The view from the top of Ranger Peak was very nice. The air quality to the south was bad, but otherwise nice. Cuidad Juarez is the sister city of El Paso and is very large as we will see in several photos below.

Juarez in the distance.

Looking to the northeast, past Ft. Bliss. I am sure that Bliss is anything but blissful in the summer. Visible above is the tramway and a large aggregate mine on the flanks of the mountain.

To the east, you can see the El Paso regional airport. In the hills beyond, lie the Hueco Tanks, our next destination.

There was quite a large petroleum processing and storage facility close to the center of town.

As you can see above, the air quality degrades as you look farther into Juarez to the south.

Significant folding and warping of the mountains was visible from the peak.

To the southwest, the now-abandoned ASARCO mill is visible. I am not sure what they will do with the existing structures, if anything. It is quite an eyesore. After we got off the hill, we headed east toward Hueco Tanks. We suffered significant traffic in El Paso as it was rush hour. So, it took much longer to get to the tanks than we planned. And it was hot enough that the A/C in the mog was unable to keep up, baking us like biscuits in an oven.

There had been plenty of rain in the area making it muggy and buggy. This ocotillo is very happy and is sporting a full set of leaves.

We came to spend the night and see the local petroglyphs. But, the campground host had quit so it was closed. And, the good petroglyphs, as we found out, were only visible on guided tours. And since it was summer, there were no tours. But, the ranger gave us a map and sent us on our way. Above, you can see the nice green grass that is the result of the recent rain.

Hueco Tanks is really a catchments for water. It has provided a reliable water source for tens of thousands of years. which is why the indians lived in the area.

Kathleen heads up into the hills to attempt to locate the petroglyphs.

The view from the top was nice.

The many depressions provide water storage for the local animals. And insects. Did I mention the insects?. Before we were done at Hueco, we had degraded into walking serum banks to feed these insects. This was a full service place - mosquitoes, gnats, flies and other blood sucking, buzzing annoying bugs.
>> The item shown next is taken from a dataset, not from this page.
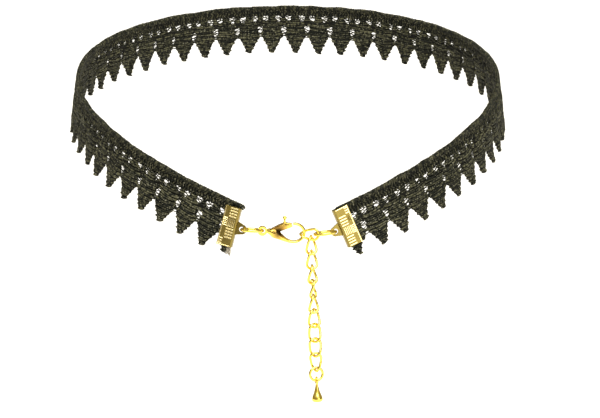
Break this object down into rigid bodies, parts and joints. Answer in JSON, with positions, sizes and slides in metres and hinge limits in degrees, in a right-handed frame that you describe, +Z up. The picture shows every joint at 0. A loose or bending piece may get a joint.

We discovered after a substantial hike that the close petroglyphs had been covered with "recent" graffiti.

At least back then, they had some class. Graffiti today is lame and done with spray paint. Due to the bugs and the heat, we had little patience for a longer walk. Plus, since we could not camp here, the next closest place on our route was over a hundred miles distant, so we decided to bag it and leave.

The day was uncomfortably hot, but we survived. We were both a bit cranky by day's end, but we survived. When we finished at Hueco, we headed toward the Guadalupe Mountains and stayed in the park's camp ground. Tomorrow, the objective would be to visit Carlsbad Caverns.